Suggestion to the original posting gcaudill (Electrical) Apr 1, 2003 marked ///\\I have an electrical system which consists of a delta-wye connected transformer supplying a delta connected load. One corner of the delta is grounded.
///In view of your last posting, where it is indicated that the X2 at the transformer wye is grounded, would you clarify the above &quot;one corner of the delta is grounded.&quot; It can easily be understood that one corner of the load delta is grounded at the load, not at the transformer wye connection X2 to switchgear bus. This would then somewhat correct the situation and interpretation of the problem. However, the ground currents in form of the common-mode current, perhaps leakages would still exists, as generally admitted in above postings, and form the 3xIo current. The symmetrical component calculation should be adjusted accordingly.\\ I have the following load current measurements:
I leg1 = 1115A
I leg2 = 1000A
I leg3 = 1092A

 

[Shortstub]

gcaudill,
The fact that the 78A current changes (although corresponding changes in legs 1,2,3 were not noted) indicates that brush contact is an influence. Is there a way you can measure the current in the cable routed to the quench tank, by means of a large &quot;window&quot; clamp-on ammeter?

 

[Shortstub]

It's time to recap. While I agree with Jghrist's loop around the sheave presentation, thus providing a &quot;closed-delta&quot; load for electrical purposes, I disagree with the sequence.

I believe, that for safety reasons, the &quot;wire&quot; being annealed moves as follows:

1) From wire moves from the source reel to sheave 2.
2) From sheave 2, it moves to sheave 1.
3) From sheave 1, it moves to sheave 3.
4) From sheave 3, it moves to sheave 4 (conductively connected to sheave 2).
5) From sheave 4, it moves to the quench tank.
6) from the quench tank it moves to a takeup reel.

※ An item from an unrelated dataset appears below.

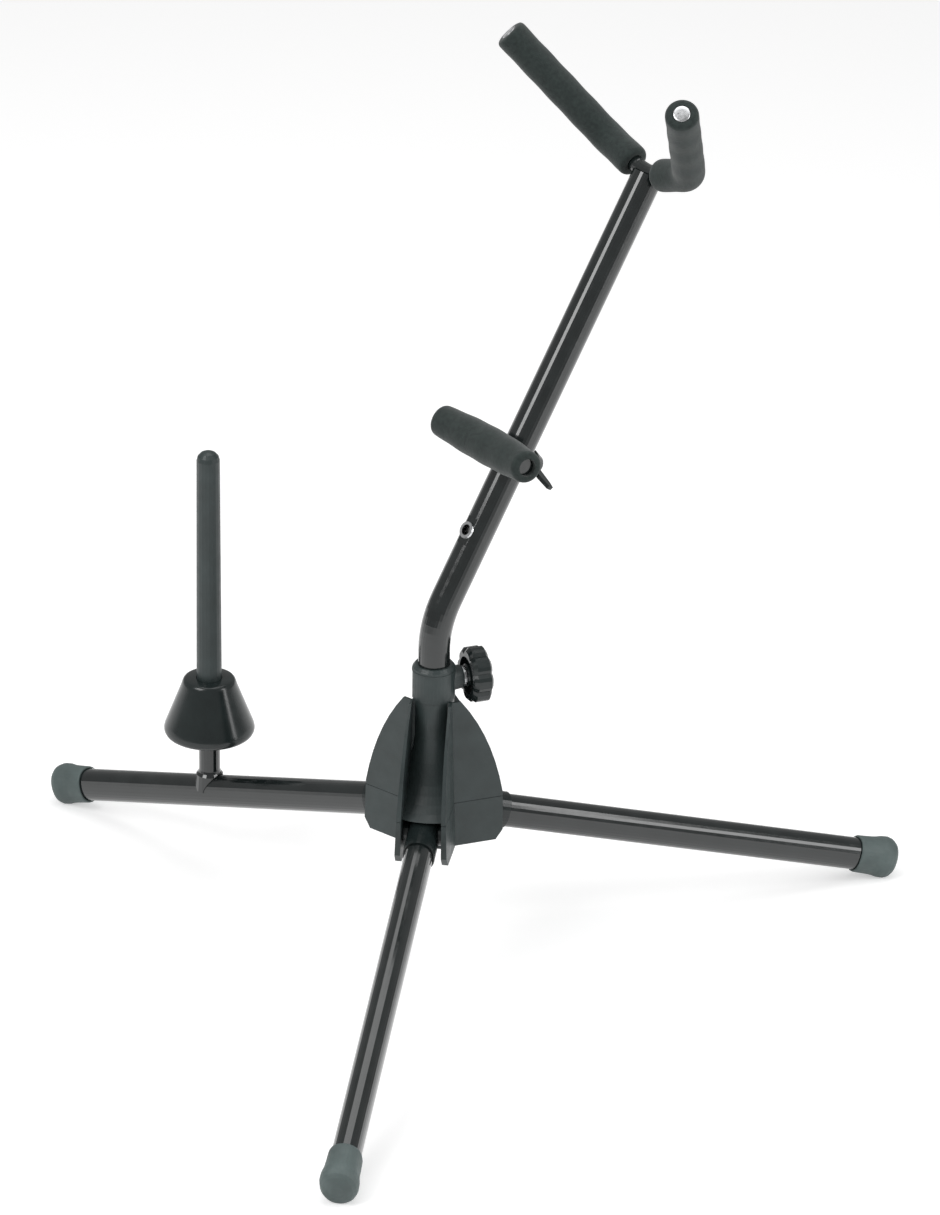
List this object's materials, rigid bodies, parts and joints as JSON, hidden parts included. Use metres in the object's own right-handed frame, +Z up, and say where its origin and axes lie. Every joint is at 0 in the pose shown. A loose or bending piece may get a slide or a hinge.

The path described insures that the beginning and end of annealed &quot;wire&quot; loop occurs at sheaves, 2 and 4, respectively. And, because they have the lowest exposure volts to ground, 4.8 Volts, personnel risk is minimized.

Now, then, there are two possible &quot;sneak&quot; paths to ground... one being the quench tank, the other the supply reel. If the feeding reel is well insulated from &quot;ground&quot;, then there will be only one sneak path. The test I suggested earlier should confirm it!

 

[gcaudill]

Shortstub,

Close in your routing, but not exact.
1.) Wire moves from source to sheave 1.
2.) From sheave 1 to sheave 2 (x-former X1).
3.) From sheave 2 to sheave 3 (x-former X3).
4.) From sheave 3 to sheave 4.
5.) Quench process after sheave 4.

Sheaves 1 and 4 are electrically connnedted to x-former secondary X2. Tap X2 is connected to ground.

 

[jghrist]

I think from gcaudil's April 17 comment:

>There are 10 250mcm cables feeding each sheave from the x-
>former secondary. There are 20 cables attached to the x-
>former X2, and 10 cables attached to X1 and X3. The first
>and last sheave are connected to X2.

>Distances:
>x-former X2 to sheave #1 - 10'
>x-former X1 to sheave #2 - 35'
>x-former X3 to sheave #3 - 15'
>x-former X2 to sheave #4 - 35'

that sheaves #1 and #4 are connected to the grounded X2 and that for safety reasons, this is where the wire enters and exits the annealer.

 

[Shortstub]

At last, agreement by... some.

Now then, can we further agree that there is only one intentional ground/earth connection. And, it is at X2, not at the sheave 2/4 corner of the delta formed by the annealed wire path through the four sheaves! If so, then the only path for the mysterious 78A is the quench tank path.

 

[gcaudill]

Shortstub,

Seems like we are on the same page. There is only one intentional ground, at X2 of the transformer. All four sheaves are to be isolated.

Your synopsis is that the only cause for current in the ground is stray current through the quench tank? Not due to any load or current unbalance?

 

[jghrist]

Suggestion:

Measure the current in the wire before sheave 1, between sheave 4 and the quencher, and after the quencher. If there is 78A in the X2-ground connection and 78A in the wire between sheave 4 and the quencher, and nothing in the wire after the quencher, then we have pretty much proven that the quencher is the source of the ground current.

You mentioned that changing the number of commutator brushes changed the amount of ground current. Did it also change the amount of load current?

 

[jbartos]

Suggestion: No matter where the ground current is coming from to the ground connection at transformer X2 terminal, it is the common-mode current or 3xIo, and it is normally taken into calculation consideration, if the calculation is to be accurate. Regular high resistance system grounding at transformer with the neutral may have this current about 5 to 10Amps.

 

[jghrist]

This is not a high resistance grounded system. The transformer has an ungrounded neutral. There will be no zero-sequence current.